Back to the 2/2 Katilda. My board is a 5/5 Mutavault, a 2/2 Mutavault, Katilda, and the on-board Lightshield Array. My opponent goes to resolve a Meathook Massacre, to give everything -2/-2. I can activate a Mutavault in order to make Katilda a 3/3, but if my opponent has a Fatal Push or something to kill the 5/5 Mutavault then Katilda is back to a 2/2 and dies to the Massacre. Activating the 2/2 Mutavault loses to the same Massacre, since the 2/2 would die and Katilda would go back to being a 2/2 and would also die. I can, however, activate the 5/5 Mutavault and hope to fade a Fatal Push. I don’t, he’s got it.

I could have simply popped the Lightshield Array to at least save the 5/5, but I allow myself to get angry and have one of those salty “of course he’s got it” moments. I just let the Mutavault die, and the Katilda dies along with it. I have a Lightshield Array on the board, but what good is that gonna do me with out really much more than a 2/2 Mutavault. I wasn’t guaranteed to win this game by any stretch of the imagination, but I was super-far ahead and that Mutavault had the ability to make my opponent sweat something fierce, and I just… let it die.

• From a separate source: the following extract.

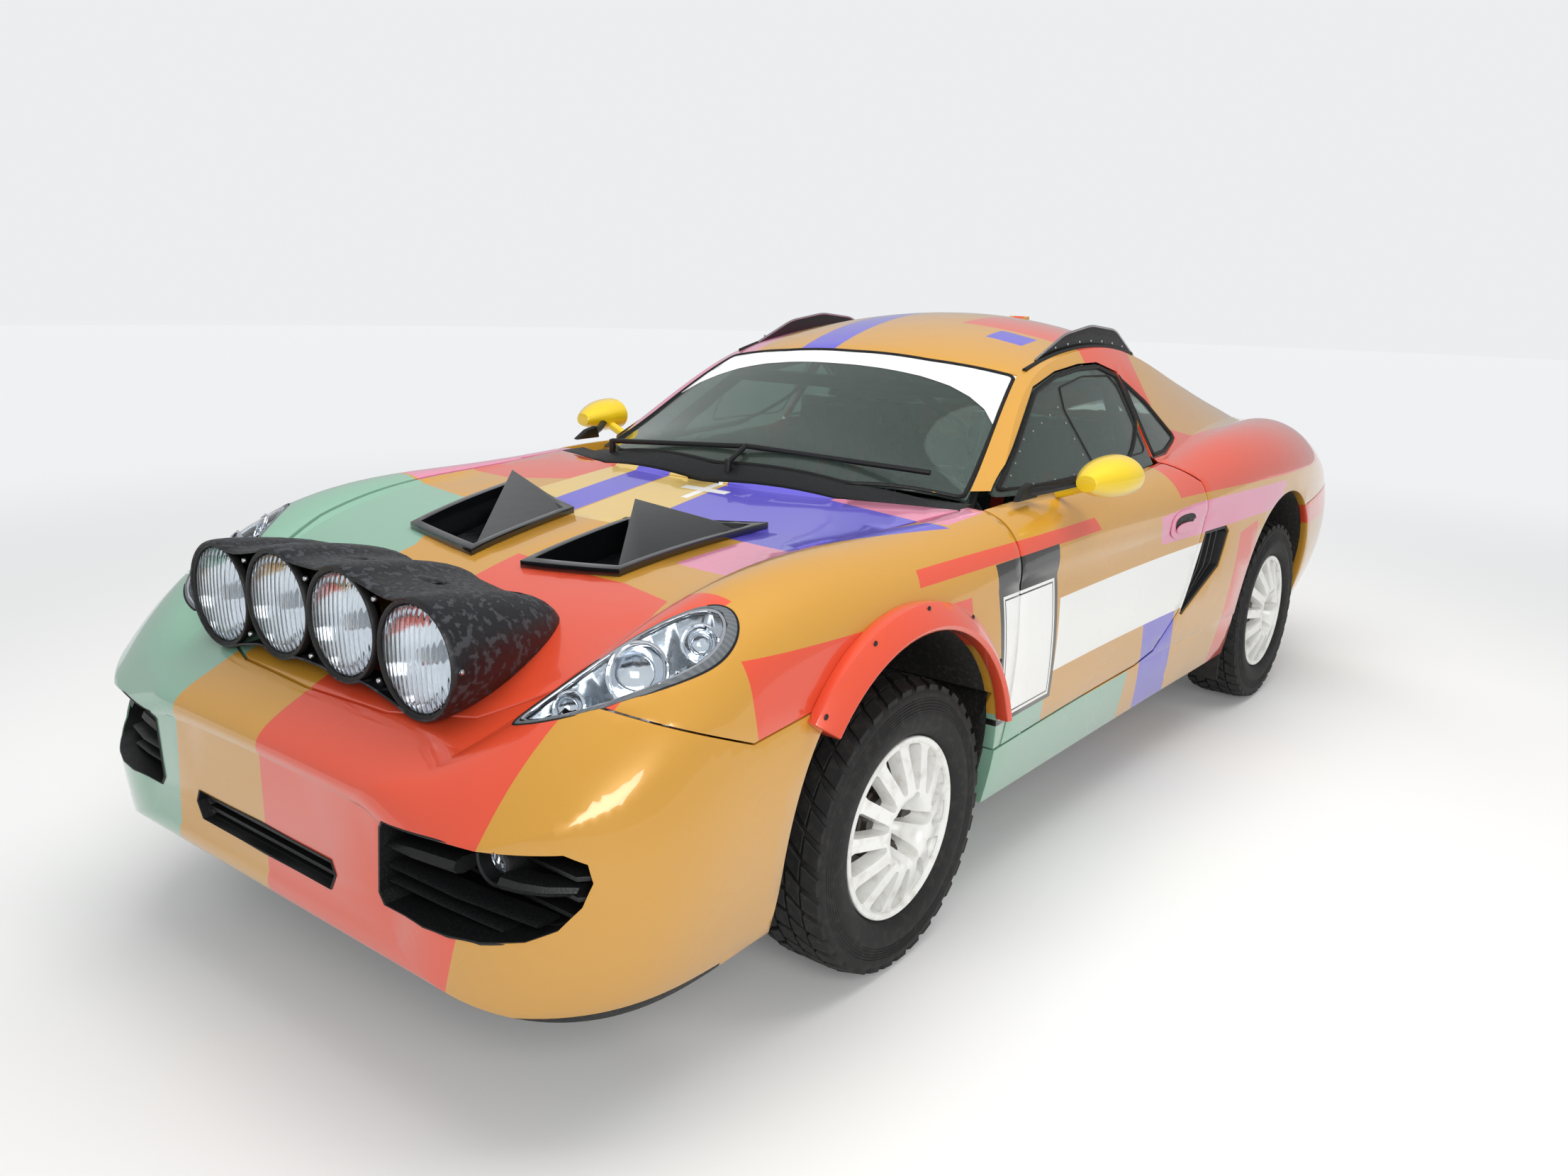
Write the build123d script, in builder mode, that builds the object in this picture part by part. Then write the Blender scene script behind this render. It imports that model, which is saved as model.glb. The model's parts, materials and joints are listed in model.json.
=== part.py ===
"""Two-door mid-engined coupe prepared as a gravel rally car.

The frame is in millimetres: +X points forward, +Y to the car's left and +Z up. The origin lies on the
ground, midway between the foremost and the rearmost points and on the centre plane.
"""

from collections import namedtuple
from math import cos, radians, sin, sqrt
import os

from build123d import *

# Running gear
wheelbase = 2415.0
front_axle_x = 1185.0
rear_axle_x = front_axle_x - wheelbase
front_track = 1490.0
rear_track = 1530.0
tyre_radius = 328.0
tyre_width = 204.0
rim_lip_radius = 204.0
rim_barrel_radius = 178.0
rim_width = 176.0
hub_radius = 74.0
spoke_count = 13
disc_radius = 150.0
disc_thickness = 26.0
kingpin_radius = 14.0
spindle_radius = 22.0

# Panels and the gaps between them
skin = 26.0
seam = 7.0
fit = 0.3
running_fit = 0.05
glass = 5.0
glass_setback = 4.0
door_inner_y = 732.0
hatch_tail_swing = 8.0
door_hinge_x = 687.0
door_hinge_y = 848.0
hatch_hinge_x = -662.0
hatch_hinge_z = 1352.0
hinge_pin_radius = 4.0
hinge_pin_top = 445.0
knuckle_radius = 8.0
sill_inner_y = 700.0
sill_top = 405.0
floor_top = 300.0
front_bulkhead_x = 690.0
rear_bulkhead_x = -560.0
bulkhead_thickness = 12.0
belt_z = 950.0

# Ends of cutters
sky = 1500.0
ground = 150.0
outboard = 1100.0

# Wheel openings: their centres sit above and ahead of the axles because the car is raised
arch_z = 400.0
front_arch_x = front_axle_x + 45.0
rear_arch_x = rear_axle_x + 30.0
front_arch_radius = 392.0
rear_arch_radius = 380.0
front_well_y = 445.0
rear_well_y = 560.0
liner = 8.0

# Room behind the front wheel when it is turned, about the king pin
kingpin_offset = 108.0
kingpin_y = front_track / 2 - kingpin_offset
swing_radius = 386.0
swing_top = 562.0

# Half sections of the body below the belt line, from nose to tail: the sill, the widest line, the
# shoulder, the crown of the wing, the edge of the lid or the window, and the height at mid width
Station = namedtuple(
    "Station", "x sill_y sill_z side_y side_z shoulder_y shoulder_z crown_y crown_z edge_y edge_z mid_z"
)
stations = [
    Station(2170, 420, 340, 452, 440, 440, 520, 380, 562, 300, 572, 580),
    Station(2110, 660, 262, 710, 440, 690, 595, 570, 640, 440, 648, 658),
    Station(1980, 765, 245, 820, 455, 790, 655, 640, 744, 500, 708, 716),
    Station(1700, 812, 260, 856, 515, 832, 752, 722, 880, 570, 850, 822),
    Station(1185, 830, 270, 874, 590, 852, 800, 748, 932, 625, 932, 918),
    Station(700, 828, 262, 866, 590, 852, 790, 800, 922, 738, belt_z, 970),
    Station(-400, 832, 254, 868, 580, 858, 780, 806, 918, 735, belt_z, belt_z + 8),
    Station(-850, 848, 262, 890, 600, 884, 815, 812, 962, 690, 985, 1000),
    Station(-1250, 852, 275, 902, 620, 898, 820, 786, 985, 645, 990, 1010),
    Station(-1750, 818, 306, 876, 620, 858, 795, 708, 955, 550, 962, 990),
    Station(-2060, 724, 325, 792, 620, 764, 745, 604, 868, 464, 892, 922),
    Station(-2170, 520, 400, 570, 580, 550, 650, 460, 690, 350, 700, 706),
]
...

Of course, this loses me the game. I get punished by not drawing another creature for the remainder of the game, and instead of giving myself a very likely chance to win a game, I lose this crucial Game 3. The worst part is that this is something I know better than to do, since one of my little catchphrases for exercising patience is “Don’t Press Any Buttons”. That phrasing comes from fighting games, since there are moments in which you need to just block an opponent’s attack but can’t block if you’re pressing buttons to make your own moves. I pressed a button, and got hit.

And that’s the lesson for the day. Hit the ball up high, don’t press any buttons, and give yourself a chance to win more of your games!